This is partly a rerun of my diary earlier this week, but I'm posting this because its content got
published in the Financial Times this morning, in the form copied below.
I'll also use the opportunity to encourage you to read Richard Heinberg's Open Letter to Greg Palast on the topic of Peak Oil - it's one of the best introductions to the issue.
Energy security is in fact entirely within our own control
Sir, Quentin Peel and Carola Hoyos, in their article "Eyeing energy supplies from opposite ends of a telescope" (July 4), provide an excellent summary of the issues associated with the catchphrase of "energy security", including the "security of demand" worries of the Russians and global warming. However, the article makes one major unsaid assumption: it takes demand growth as a given, or, worse, as a necessity, accepting the hypothesis of an unbreakable link between progress, gross domestic product growth and growth in energy consumption.
The way we count resource extraction as value creation rather than depletion of natural capital makes it look cheaper or more effective to work on boosting production than on reducing consumption, but is it?
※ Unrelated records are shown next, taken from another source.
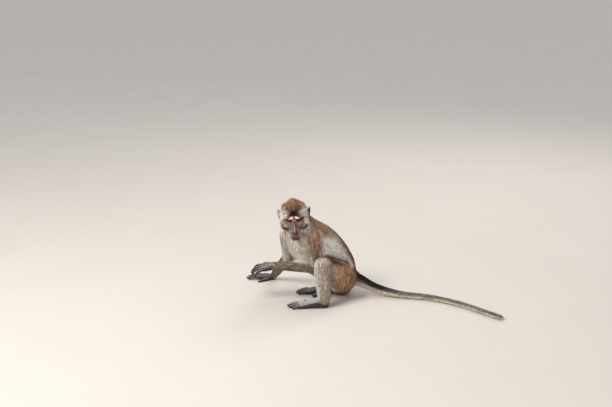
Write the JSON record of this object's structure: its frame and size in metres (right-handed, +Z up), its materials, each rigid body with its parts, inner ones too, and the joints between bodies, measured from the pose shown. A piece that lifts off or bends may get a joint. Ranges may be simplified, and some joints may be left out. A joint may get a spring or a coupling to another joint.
{
  "type": "long-tailed macaque",
  "caption": "Life-size still model of a seated long-tailed macaque, its face turned to the side and its left hand held out.",
  "frame": {"origin": "middle of the base of the whole model's box, on the floor it sits on", "axes": "+Z up; +X towards the tip of the tail, with the body facing -X; -Y the way the face looks, on the animal's left side"},
  "size_m": [0.768, 0.4016, 0.3206],
  "materials": {
    "coat_crown": "short golden-brown fur streaked with black",
    "coat_body": "grey-brown fur, paler on the flank and cream on the chest",
    "coat_limb": "grizzled grey-brown fur, short on the forearms and shanks",
    "coat_tail": "very short dark grey fur, paler underneath",
    "bare_skin": "bare, finely wrinkled grey skin",
    "eye": "wet, glossy, amber-brown"
  },
  "bodies": {
    "root": {"head": "coat_crown", "eye_left": "eye", "eye_right": "eye", "ear_left": "bare_skin", "ear_right": "bare_skin", "neck": "coat_body", "chest": "coat_body", "belly": "coat_body", "rump": "coat_body", "tail_root": "coat_tail", "tail_upper": "coat_tail", "tail_middle": "coat_tail", "tail_tip": "coat_tail", "upper_arm_left": "coat_limb", "upper_arm_right": "coat_limb", "forearm_left": "coat_limb", "forearm_right": "coat_limb", "thigh_left": "coat_limb", "thigh_right": "coat_limb", "shank_left": "coat_limb", "shank_right": "coat_limb", "hand_left": "bare_skin", "hand_right": "bare_skin", "foot_left": "bare_skin", "foot_right": "bare_skin", "finger_first_left": "bare_skin", "finger_second_left": "bare_skin", "finger_third_left": "bare_skin", "finger_fourth_left": "bare_skin", "finger_fifth_left": "bare_skin", "finger_first_right": "bare_skin", "finger_second_right": "bare_skin", "finger_third_right": "bare_skin", "finger_fourth_right": "bare_skin", "finger_fifth_right": "bare_skin", "toe_first_left": "bare_skin", "toe_second_left": "bare_skin", "toe_third_left": "bare_skin", "toe_fourth_left": "bare_skin", "toe_fifth_left": "bare_skin", "toe_first_right": "bare_skin", "toe_second_right": "bare_skin", "toe_third_right": "bare_skin", "toe_fourth_right": "bare_skin", "toe_fifth_right": "bare_skin"}
  },
  "joints": []
}
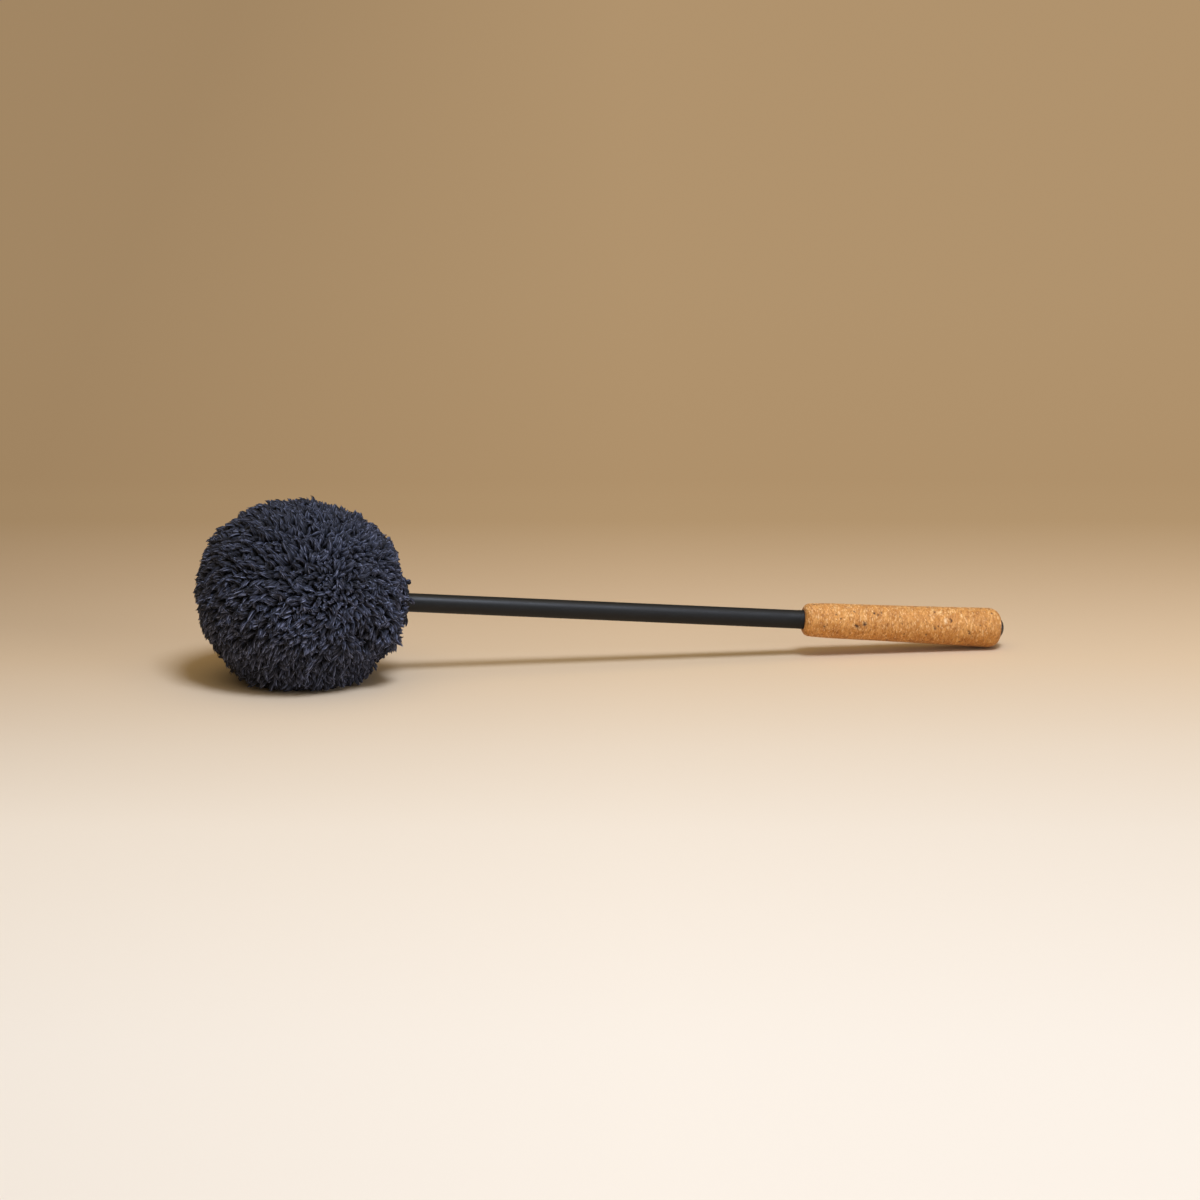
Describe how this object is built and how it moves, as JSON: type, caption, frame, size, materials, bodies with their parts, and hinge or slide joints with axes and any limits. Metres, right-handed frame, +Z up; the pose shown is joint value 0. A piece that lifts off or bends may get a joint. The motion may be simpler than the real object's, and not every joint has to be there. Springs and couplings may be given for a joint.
{
  "type": "gong mallet",
  "caption": "Soft gong mallet: fleece-covered ball head on a slim flexible tube, with a swelling cork grip and a domed butt plug.",
  "frame": {"origin": "on the floor, under the middle of the whole mallet as it lies on its head and its butt", "axes": "+X along the mallet in plan, from the head to the butt; +Z up; the shaft tips down towards +X"},
  "size_m": [0.4386, 0.1056, 0.096],
  "materials": {
    "fleece": "deep-pile slate blue fleece",
    "thread": "waxed thread",
    "padding": "soft white padding",
    "felt": "firm grey felt",
    "core_wood": "turned beech, unpolished",
    "steel": "zinc plated",
    "alloy": "turned",
    "brass": "turned",
    "satin_tube": "black satin lacquer on glass fibre",
    "cork": "agglomerated cork, sanded",
    "black_plastic": "moulded, slightly glossy"
  },
  "bodies": {
    "root": {"fleece_cover": "fleece", "neck_binding": "thread", "padding_front": "padding", "padding_rear": "padding", "felt_band": "felt", "felt_disc_front": "felt", "felt_disc_rear": "felt", "head_core": "core_wood", "core_weight": "steel", "stop_collar": "alloy", "core_washer": "steel", "spring_washer": "steel", "core_screw": "steel", "tube_insert": "brass", "shaft_tube": "satin_tube", "cork_grip": "cork", "butt_plug": "black_plastic"}
  },
  "joints": []
}
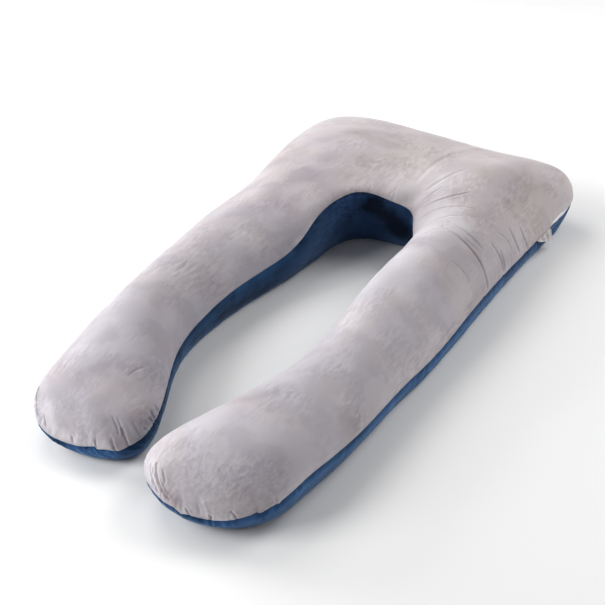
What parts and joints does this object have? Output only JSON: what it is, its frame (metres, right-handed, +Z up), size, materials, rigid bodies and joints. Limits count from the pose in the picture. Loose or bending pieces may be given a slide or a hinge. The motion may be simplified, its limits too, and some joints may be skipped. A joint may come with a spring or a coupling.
{
  "type": "body pillow",
  "caption": "Long U-shaped velvet body pillow, grey above and navy below, with a squared head, rounded arms and a zip in its edge seam.",
  "frame": {"origin": "middle of the part's plan, at the level it lies on", "axes": "+Y along the pillow from the arms' ends to its head, +X towards the side with the zip and the tab, +Z up through the grey panel"},
  "size_m": [0.8072, 1.5348, 0.2171],
  "materials": {
    "navy_velvet": "short velvet pile, matt with a soft sheen",
    "grey_velvet": "short velvet pile, matt with a soft sheen",
    "white_zip_tape": "woven tape, matt",
    "pale_tab_cloth": "plain weave, matt"
  },
  "bodies": {
    "root": {"filled_body": "navy_velvet", "top_panel": "grey_velvet", "zip_tape": "white_zip_tape", "seam_tab": "pale_tab_cloth"}
  },
  "joints": []
}
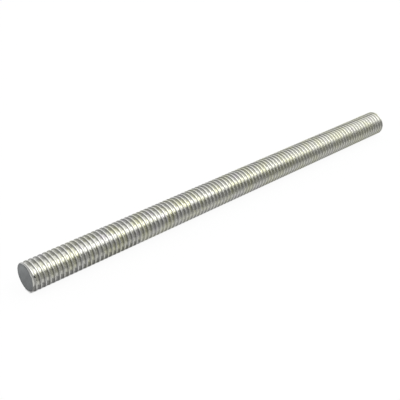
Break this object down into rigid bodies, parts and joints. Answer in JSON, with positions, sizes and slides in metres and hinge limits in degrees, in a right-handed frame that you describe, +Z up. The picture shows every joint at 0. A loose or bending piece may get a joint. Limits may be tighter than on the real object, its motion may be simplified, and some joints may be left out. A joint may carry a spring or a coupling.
{
  "type": "threaded rod",
  "caption": "Straight steel rod with a right-hand metric screw thread along its whole length and square-cut, lightly bevelled ends.",
  "frame": {"origin": "centre of the near cut end's face, on the rod's axis", "axes": "+X along the rod from the near end to the far end, +Z up, +Y sideways"},
  "size_m": [0.105, 0.006, 0.006],
  "materials": {
    "zinc_plate": "bright zinc plating with a faint yellow-green passivation, cut ends in bare grey steel"
  },
  "bodies": {
    "root": {"rod": "zinc_plate"}
  },
  "joints": []
}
Is it really easier to compromise with the Saudis, spark a new cold war with Vladimir Putin, spar with the Chinese and the Indians while enriching countless corrupt regimes (including avowed enemies) than to make a small effort at home to avoid these imports by not needing them - simply by using less energy, as we know is possible?
Energy security is actually an energy demand problem, and is entirely within our own control. If we waste less, if we consume in smarter ways, if we accept that energy is a precious resource that we can no longer take for granted, then we will have a chance to reach energy security. Otherwise we will just be pushing the problem a few years further each time we open up a new country to investment or find a new way to extract a bit more oil or gas or coal.
Maybe a few years more is good enough for us. But will it be good enough for our children? The solution is in our own hands.